Exercise requirements: From the line that includes "imported = [obj" to the last line of the data, quote each line precisely; both boundary lines belong in the answer.
## begin Data section
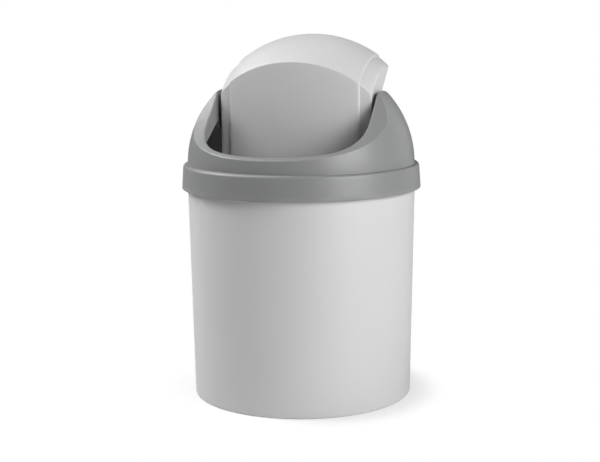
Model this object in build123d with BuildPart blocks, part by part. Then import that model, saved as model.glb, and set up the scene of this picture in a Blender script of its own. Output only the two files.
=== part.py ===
from build123d import *
from math import asin, cos, degrees, radians, sin, tan
import os

# Countertop waste bin with a swing flap: a tapered bucket, a domed hood whose collar fits over
# the bucket's rim, and a flap that turns in the hood on two moulded pins. Millimetres and
# degrees. The origin is the centre of the foot, +Z is up and -Y is the front. The flap is
# drawn standing open, as it rests.

# Walls
wall = 1.8
cheek_wall = 2.0

# Bucket
foot_radius = 68.9
neck_radius = 71.5  # outside of the bucket at its rim
bucket_height = 144.3
floor_top = 3.4
foot_recess = 1.2
foot_ring_width = 5.0
foot_round = 0.8
inner_round = 5.0
rim_round = 0.7

# Collar and the ledge that rests on the bucket's rim
collar_bottom_radius = 75.0
collar_top_radius = 73.9
collar_bottom = 131.2
collar_entry_radius = 72.8
collar_seat_radius = 71.75
ledge_height = 146.3
collar_round = 2.0
collar_lower_round = 0.5

# Dome
dome_radius = 71.1
dome_rise = 66.9
edge_round = 0.8

# Mouth: in plan two flat cheeks, a front arc and a corner radius between them. Its edge rises
# from the front towards the ears as a parabola, and a lip slopes down from it to the dome.
cheek_offset = 51.3
mouth_front_radius = 66.4
mouth_corner_radius = 36.75
lip_height = 156.5
lip_slope = 0.130
lip_curve = 0.00827
lip_fall = 0.45
lip_start = -1.0  # the lip's slope is drawn from inside the mouth's edge
lip_end = 14.0  # to outside the dome
lip_side_y = -10.0  # the lip's line passes points here beside the cheek, and at these turns
lip_corner_turns = (-15, -30, -45, -60)
lip_front_turns = (-75, -90)
cheek_front = -48.0
cheek_edge_back = -11.7  # the cheek's lower edge climbs to here
cheek_edge_height = 172.2
cheek_edge_rise = 31.0

# Slot behind the pivot, open down to just below the closed flap
slot_front = 8.0
slot_height = 175.7
slot_fall = 12.9
slot_round = 5.0
cheek_border = 4.0  # cheek left below the slot

# Flap, standing open
flap_half_width = 48.8
pad_half_width = 41.95
pad_step = 1.0
cover_radius = 72.1
cover_centre_y = 25.35
cover_centre_z = 153.7
panel_front = -20.15
panel_bow = 168.0
tongue_gap = 0.9  # between the tongue and the mouth's edge, closed
pad_border = 2.5
underside_y = 15.0
underside_z = 192.0
underside_rise = 39.1
gusset_top_y = 2.0
gusset_top_z = 165.0
gusset_bottom_y = -14.5
gusset_bottom_z = 105.0
flap_round = 1.0

# Pivot
pivot_height = 173.5
closed_angle = 52.0
pin_radius = 3.0
pin_clearance = 0.05
pin_reach = 54.0
pin_chamfer = 0.6
pin_hole_reach = 55.0
lug_radius = 8.0
cheek_pad_radius = 9.0

# Stop: a nub on each side of the flap runs in the gap of a raised ring on the cheek
nub_radius = 1.2
nub_orbit = 6.6
nub_reach = 50.9
nub_angle = 135.0
stop_play = 0.15
ring_inner_radius = 5.2
ring_outer_radius = 8.0
ring_reach = 49.7

# The cut edges that are rounded: how far below the mouth's edge they reach, how closely they
# follow the dome or the mouth, and the length from which an edge isn't a joint of two others
cut_drop = 4.0
dome_match = 0.002
mouth_match = 0.1
long_edge = 10.0

# Derived values
corner_x = cheek_offset - mouth_corner_radius
corner_y = -(((mouth_front_radius - mouth_corner_radius) ** 2 - corner_x**2) ** 0.5)
cheek_edge_fall = (cheek_edge_back - cheek_front) * tan(radians(cheek_edge_rise))
stop_margin = degrees(asin((nub_radius + stop_play) / nub_orbit))
closed_plan = Plane.XY.offset(pivot_height).rotated((closed_angle, 0, 0))
far = 100.0  # past the part in plan
tall = 240.0  # above the part
slot_drop = (far - slot_front) * tan(radians(slot_fall))


def lip_height_at(y):
    """Height of the mouth's edge at a distance along Y."""
    back = y + mouth_front_radius
    return lip_height + lip_slope * back + lip_curve * back**2


def lip_line(distance):
    """Right half of the line on the lip's slope that is a distance out from the mouth's edge."""
    points = []
    for y in (slot_front, lip_side_y, corner_y):
        points.append((cheek_offset + distance, y, lip_height_at(y) - lip_fall * distance))
    corner = (corner_x, corner_y, mouth_corner_radius, lip_corner_turns)
    front = (0, 0, mouth_front_radius, lip_front_turns)
    for centre_x, centre_y, radius, turns in (corner, front):
        for angle in turns:
            x = centre_x + (radius + distance) * cos(radians(angle))
            y = centre_y + (radius + distance) * sin(radians(angle))
            height = lip_height_at(centre_y + radius * sin(radians(angle)))
            points.append((x, y, height - lip_fall * distance))
    with BuildLine() as line:
        Spline(*points)
    return line.edge()


def mouth_plan(gap):
    """The mouth in plan, smaller all round by a gap, with its sides running straight back."""
    width = 2 * (cheek_offset - gap)
    with BuildSketch() as plan:
        Circle(mouth_front_radius - gap)
        Rectangle(width, 2 * far, mode=Mode.INTERSECT)
        fillet(plan.vertices().group_by(Axis.Y)[0], mouth_corner_radius - gap)
        Rectangle(width, far, align=(Align.CENTER, Align.MIN))
    return plan.sketch


def on_dome(edge):
    """Whether an edge was cut into the dome's outside."""
    middle = edge @ 0.5
    across = (middle.X**2 + middle.Y**2) / dome_radius**2
    up = (middle.Z - ledge_height) ** 2 / dome_rise**2
    return middle.Z > lip_height - cut_drop and abs(across + up - 1) < dome_match


def on_mouth(edge):
    """Whether an edge is part of the mouth's edge in front of the pivot."""
    middle = edge @ 0.5
    near = abs(middle.Z - lip_height_at(middle.Y)) < mouth_match
    return near and middle.Y < -slot_front and edge.length > long_edge


with BuildPart() as bucket:
    with BuildSketch(Plane.YZ) as profile:
        with BuildLine():
            foot_inside = foot_radius - foot_ring_width
            Polyline(
                (0, foot_recess),
                (foot_inside - foot_recess, foot_recess),
                (foot_inside, 0),
                (foot_radius, 0),
                (neck_radius, bucket_height),
                (neck_radius - wall, bucket_height),
                (foot_radius - wall, floor_top),
                (0, floor_top),
                close=True,
            )
        make_face()
        fillet(profile.vertices().sort_by_distance((foot_radius, 0))[0], foot_round)
        fillet(profile.vertices().sort_by_distance((foot_radius - wall, floor_top))[0], inner_round)
        fillet(profile.vertices().group_by(Axis.Y)[-1], rim_round)
    revolve(axis=Axis.Z)
bucket.part.label = "bucket"

# Everything above the lip's slope
with BuildPart() as above_lip:
    lip = Face.make_surface_from_curves(lip_line(lip_start), lip_line(lip_end))
    extrude(lip, tall / 2, (0, 0, 1))
    mirror(about=Plane.YZ)

# The hood's cavity, with the lip and the two cheeks left standing in it
with BuildPart() as cavity:
    with BuildSketch(Plane.YZ):
        with BuildLine():
            Polyline(
                (0, ledge_height + dome_rise - wall),
                (0, collar_bottom),
                (collar_entry_radius, collar_bottom),
                (collar_seat_radius, bucket_height),
                (dome_radius - wall, bucket_height),
                (dome_radius - wall, ledge_height),
            )
            EllipticalCenterArc((0, ledge_height), dome_radius - wall, dome_rise - wall, 0, arc_size=90)
        make_face()
    revolve(axis=Axis.Z)
    add(above_lip.part.moved(Location((0, 0, -wall))), mode=Mode.SUBTRACT)
    with BuildSketch(Plane.YZ.offset(cheek_offset), Plane.YZ.offset(-cheek_offset - cheek_wall)):
        Polygon(
            (cheek_front, cheek_edge_height - cheek_edge_fall),
            (cheek_edge_back, cheek_edge_height),
            (0, cheek_edge_height),
            (slot_front, slot_height - cheek_border),
            (far, slot_height - cheek_border - slot_drop),
            (far, tall),
            (cheek_front, tall),
            align=None,
        )
        with Locations((0, pivot_height)):
            Circle(cheek_pad_radius)
    extrude(amount=cheek_wall, mode=Mode.SUBTRACT)

# The slot behind the pivot
with BuildPart() as slot:
    with BuildSketch(Plane.YZ):
        Polygon(
            (slot_front, slot_height),
            (far, slot_height - slot_drop),
            (far, tall),
            (slot_front, tall),
            align=None,
        )
    extrude(amount=cheek_offset, both=True)
    slot_floor = slot.faces().sort_by(Axis.Z)[0]
    fillet(slot_floor.edges().group_by(Axis.X)[0] + slot_floor.edges().group_by(Axis.X)[-1], slot_round)

with BuildPart() as hood:
    # Collar, ledge and dome
    with BuildSketch(Plane.YZ) as profile:
        with BuildLine():
            Polyline(
                (0, ledge_height + dome_rise),
                (0, collar_bottom),
                (collar_bottom_radius, collar_bottom),
                (collar_top_radius, ledge_height),
                (dome_radius, ledge_height),
            )
            EllipticalCenterArc((0, ledge_height), dome_radius, dome_rise, 0, arc_size=90)
        make_face()
        collar_top = (collar_top_radius, ledge_height)
        fillet(profile.vertices().sort_by_distance(collar_top)[0], collar_round)
        collar_foot = (collar_bottom_radius, collar_bottom)
        fillet(profile.vertices().sort_by_distance(collar_foot)[0], collar_lower_round)
    revolve(axis=Axis.Z)
    add(cavity.part, mode=Mode.SUBTRACT)
    # Mouth and slot
    add(above_lip.part, mode=Mode.SUBTRACT)
    with BuildSketch(Plane.XY.offset(bucket_height)):
        add(mouth_plan(0))
        with Locations((0, slot_front)):
            Rectangle(2 * far, 2 * far, align=(Align.CENTER, Align.MAX), mode=Mode.INTERSECT)
    extrude(amount=tall, mode=Mode.SUBTRACT)
    add(slot.part, mode=Mode.SUBTRACT)
    # The dome's cut edges and the mouth's edge are rounded
    fillet(hood.edges().filter_by(on_dome) + hood.edges().filter_by(on_mouth), edge_round)
    # Stop rings and pin holes in the cheeks
    for side in (-1, 1):
        with BuildSketch(Plane.YZ.offset(side * ring_reach)):
            with Locations((0, pivot_height)):
                with Locations(Location((0, 0), nub_angle + stop_margin)):
                    Circle(ring_outer_radius, 360 - closed_angle - 2 * stop_margin, align=None)
                Circle(ring_inner_radius, mode=Mode.SUBTRACT)
        extrude(amount=side * (cheek_offset + cheek_wall / 2 - ring_reach))
    with BuildSketch(Plane.YZ):
        with Locations((0, pivot_height)):
            Circle(pin_radius + pin_clearance)
    extrude(amount=pin_hole_reach, both=True, mode=Mode.SUBTRACT)
hood.part.label = "hood"


def flap_form(level, half_width, gap):
    """The body under the flap's skin, lowered by a level, with a gap to the mouth when closed."""
    with BuildPart() as form:
        with Locations((0, cover_centre_y, cover_centre_z)):
            Sphere(cover_radius - level, rotation=(0, 90, 0))
        with BuildSketch(Plane.XY):
            with Locations((0, panel_front + panel_bow)):
                Circle(panel_bow - level)
            Rectangle(2 * half_width, 4 * far, mode=Mode.INTERSECT)
        extrude(amount=tall, mode=Mode.INTERSECT)
        fillet(form.edges(), flap_round)
        with BuildSketch(closed_plan):
            add(mouth_plan(gap))
        extrude(amount=far, both=True, mode=Mode.INTERSECT)
    return form.part


def underside(border):
    """What the flap keeps in side view, with a border taken off its lower and back edge."""
    rise = tan(radians(underside_rise))
    lift = underside_z - rise * underside_y + border / cos(radians(underside_rise))
    with BuildSketch() as side:
        Polygon(
            (far, lift + rise * far),
            (0, lift),
            (gusset_top_y, gusset_top_z),
            (gusset_bottom_y, gusset_bottom_z),
            (-far, gusset_bottom_z),
            (-far, tall),
            (far, tall),
            align=None,
        )
    return side.sketch


# The flap's outside: its margin, and the raised pad inside that
with BuildPart() as flap_pad:
    add(flap_form(0, pad_half_width, tongue_gap + pad_border))
    with BuildSketch(Plane.YZ):
        add(underside(pad_border))
    extrude(amount=pad_half_width, both=True, mode=Mode.INTERSECT)

# The hollow behind the skin, one wall in from both
with BuildPart() as flap_hollow:
    add(flap_form(pad_step + wall, flap_half_width - wall, tongue_gap + wall))
    add(flap_form(wall, pad_half_width - wall, tongue_gap + pad_border + wall))

with BuildPart() as swing_flap:
    add(flap_form(pad_step, flap_half_width, tongue_gap))
    with BuildSketch(Plane.YZ):
        add(underside(0))
        with Locations((0, pivot_height)):
            Circle(lug_radius)
    extrude(amount=flap_half_width, both=True, mode=Mode.INTERSECT)
    add(flap_pad.part)
    add(flap_hollow.part, mode=Mode.SUBTRACT)
    # Pins, moulded on the lugs
    for side in (-1, 1):
        with BuildSketch(Plane.YZ.offset(side * (flap_half_width - wall))):
            with Locations((0, pivot_height)):
                Circle(pin_radius)
        extrude(amount=side * (pin_reach - flap_half_width + wall))
        with BuildSketch(Plane.YZ.offset(side * flap_half_width)):
            with Locations(Location((0, pivot_height), nub_angle)):
                with Locations((nub_orbit, 0)):
                    Circle(nub_radius)
        extrude(amount=side * (nub_reach - flap_half_width))
    chamfer(swing_flap.edges().filter_by(GeomType.CIRCLE).group_by(Axis.X)[0], pin_chamfer)
    chamfer(swing_flap.edges().filter_by(GeomType.CIRCLE).group_by(Axis.X)[-1], pin_chamfer)
swing_flap.part.label = "swing_flap"

os.makedirs("parts", exist_ok=True)
export_step(bucket.part, "parts/bucket.step")
export_step(hood.part, "parts/hood.step")
export_step(swing_flap.part, "parts/swing_flap.step")
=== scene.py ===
"""Countertop waste bin with a swing flap: its three mouldings, their plastics, light and camera."""

import math

import bmesh
import bpy
from mathutils import Matrix, Vector


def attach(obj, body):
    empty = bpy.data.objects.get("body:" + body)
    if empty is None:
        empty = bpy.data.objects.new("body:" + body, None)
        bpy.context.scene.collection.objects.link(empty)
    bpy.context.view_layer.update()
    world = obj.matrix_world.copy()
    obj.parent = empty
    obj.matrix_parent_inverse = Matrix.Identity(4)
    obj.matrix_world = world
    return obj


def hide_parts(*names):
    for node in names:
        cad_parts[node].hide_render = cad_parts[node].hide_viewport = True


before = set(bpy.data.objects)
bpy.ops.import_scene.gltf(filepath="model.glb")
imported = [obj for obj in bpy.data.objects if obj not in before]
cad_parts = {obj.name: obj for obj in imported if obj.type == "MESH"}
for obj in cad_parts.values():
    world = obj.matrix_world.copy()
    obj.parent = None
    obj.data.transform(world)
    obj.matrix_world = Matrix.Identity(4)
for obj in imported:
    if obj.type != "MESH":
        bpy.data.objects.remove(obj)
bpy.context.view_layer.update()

MM = 0.001
WHITE = (1, 1, 1, 1)

# Camera, for a frame 600 pixels wide
IMAGE_WIDTH = 600
FOCAL_PIXELS = 1293.7
SENSOR_WIDTH = 36.0
CAMERA_AZIMUTH = 17.72
CAMERA_PITCH = 9.495
CAMERA_ROLL = -0.47
CAMERA_DISTANCE = 810.2 * MM
CAMERA_HEIGHT = 237.8 * MM
CAMERA_SIDE = 1.1 * MM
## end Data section
Exercise output:
imported = [obj for obj in bpy.data.objects if obj not in before]
cad_parts = {obj.name: obj for obj in imported if obj.type == "MESH"}
for obj in cad_parts.values():
    world = obj.matrix_world.copy()
    obj.parent = None
    obj.data.transform(world)
    obj.matrix_world = Matrix.Identity(4)
for obj in imported:
    if obj.type != "MESH":
        bpy.data.objects.remove(obj)
bpy.context.view_layer.update()

MM = 0.001
WHITE = (1, 1, 1, 1)

# Camera, for a frame 600 pixels wide
IMAGE_WIDTH = 600
FOCAL_PIXELS = 1293.7
SENSOR_WIDTH = 36.0
CAMERA_AZIMUTH = 17.72
CAMERA_PITCH = 9.495
CAMERA_ROLL = -0.47
CAMERA_DISTANCE = 810.2 * MM
CAMERA_HEIGHT = 237.8 * MM
CAMERA_SIDE = 1.1 * MM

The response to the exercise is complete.